The need to extend greater protections became more evident last year in Kentucky, when a social worker was beaten and stabbed to death while taking a baby for a final visit to the child’s mother, who had been found guilty of neglect.

Alabama and Mississippi are already using GPS to keep a protective eye on social workers. Mississippi started after Hurricane Katrina. The tracking devices are embedded in cellphones equipped with panic buttons.
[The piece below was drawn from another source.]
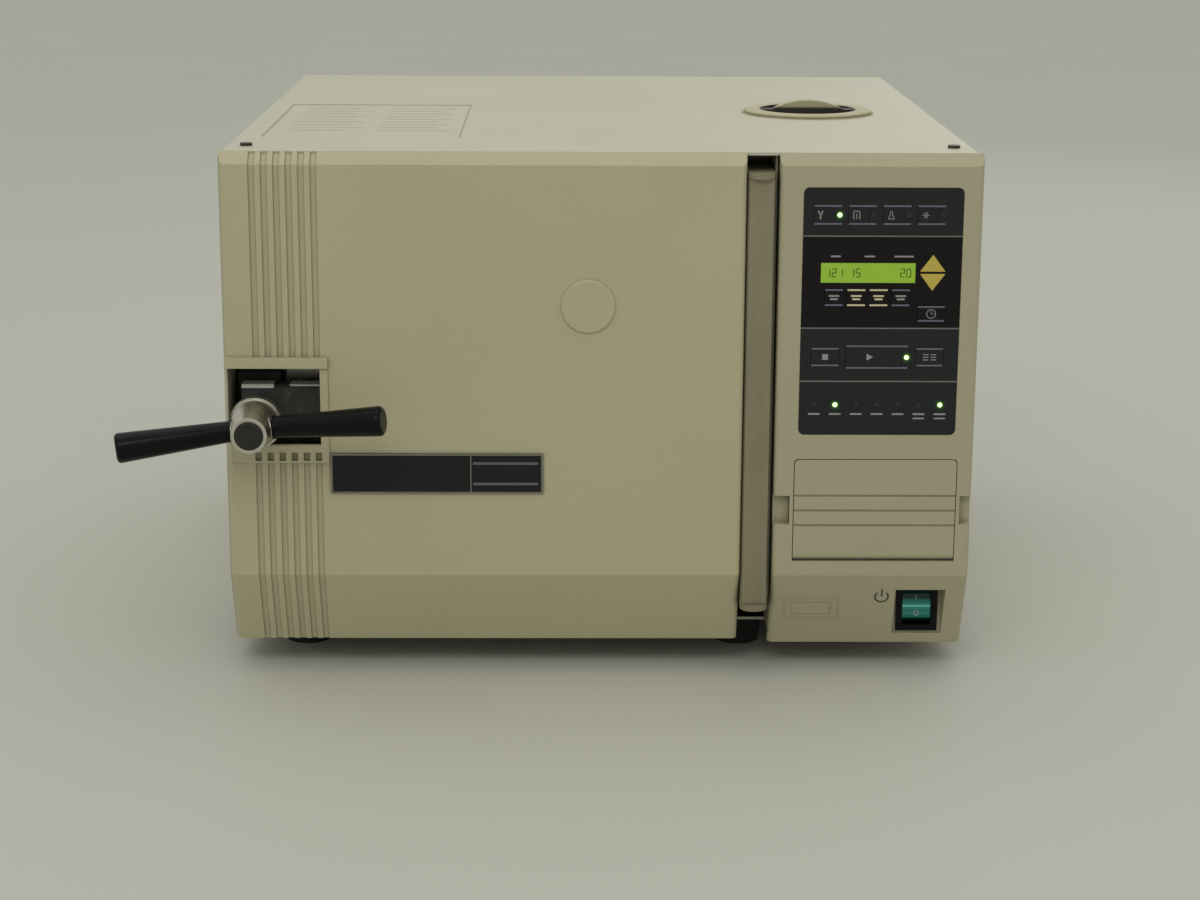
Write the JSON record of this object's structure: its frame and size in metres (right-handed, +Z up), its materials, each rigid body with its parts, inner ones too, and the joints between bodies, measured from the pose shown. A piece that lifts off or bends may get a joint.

The social worker can press the button to summon help and the GPS device alerts authorities to their location.

Social workers in some Colorado counties already carry remote laptops so they can check on potential dangers ahead of time and avoid walking into a threatening situation.

Denver’s DHS spokeswoman, Sue Cobb, says social workers have the authority to request a police escort when they feel they might be in danger. But there might be times when it is hard to know what’s looming, so the city is reviewing its procedures with GPS in mind.

Odd couple blossom

They’re officially a duo. Former Republican Speaker of the House Doug Dean and Democratic Rep. Buffie McFadyen are being compared by statehouse regulars to the political odd couple of Mary Matalin and James Carville.

Dean and McFadyen started dating midway through the legislative session and have lately been out in public together. Dean, director of the Public Utilities Commission, was divorced last year. McFadyen’s divorce is in the works.

McFadyen said the couple can discuss almost any political topic without sparks flying, except for Iraq and abortion. They even have laughs about her first run for the statehouse when Dean and his mother “walked the precincts against me.” She lost that race but won the next one. His parents now live in her district. Did they vote for her? “I don’t know,” she says.

The question some might want answered is whether her chairmanship of the Transportation and Energy Committee, which makes policy pertaining to the PUC, poses a conflict. McFadyen says it doesn’t. “He can’t lobby,” she said. “The PUC has to do what we decide.”

What women want

An interesting new book by journalist Melinda Henneberger gives Gov. Bill Ritter more than one mention. The book, “If They Only Listened to Us – What Women Voters Want Politicians to Hear,” was published May 1. The author talked with women in 20 states, about such divisive issues as abortion, religion and gay marriage. In Colorado, the author zeroed in on Catholic women and the abortion issue.

Henneberger discusses what she learned about why women vote the way they do. It’s in the context of abortion that she mentions Ritter and the support he got in the 2006 election from devout, anti-abortion Catholic women who are normally conflicted about being Democrats but had no problem supporting Ritter’s pro-life position. As it turned out, pro-choice women also came to support Ritter, who seemed to convince everyone that he was not a zealot.

Udall nominee wins

Broomfield High School junior Jessica Wilkerson has been selected by House Speaker Nancy Pelosi to serve as a page in the U.S. House of Representatives this summer. Congressman Mark Udall nominated the student, who happens to be the niece of White House Deputy Secretary Dana Perino.

“The ability to nominate pages is given to well-respected and senior members of Congress,” Udall’s spokesman said.

Wilkerson will be among 72 pages serving members of the House and Senate in various tasks at the U.S. Capitol.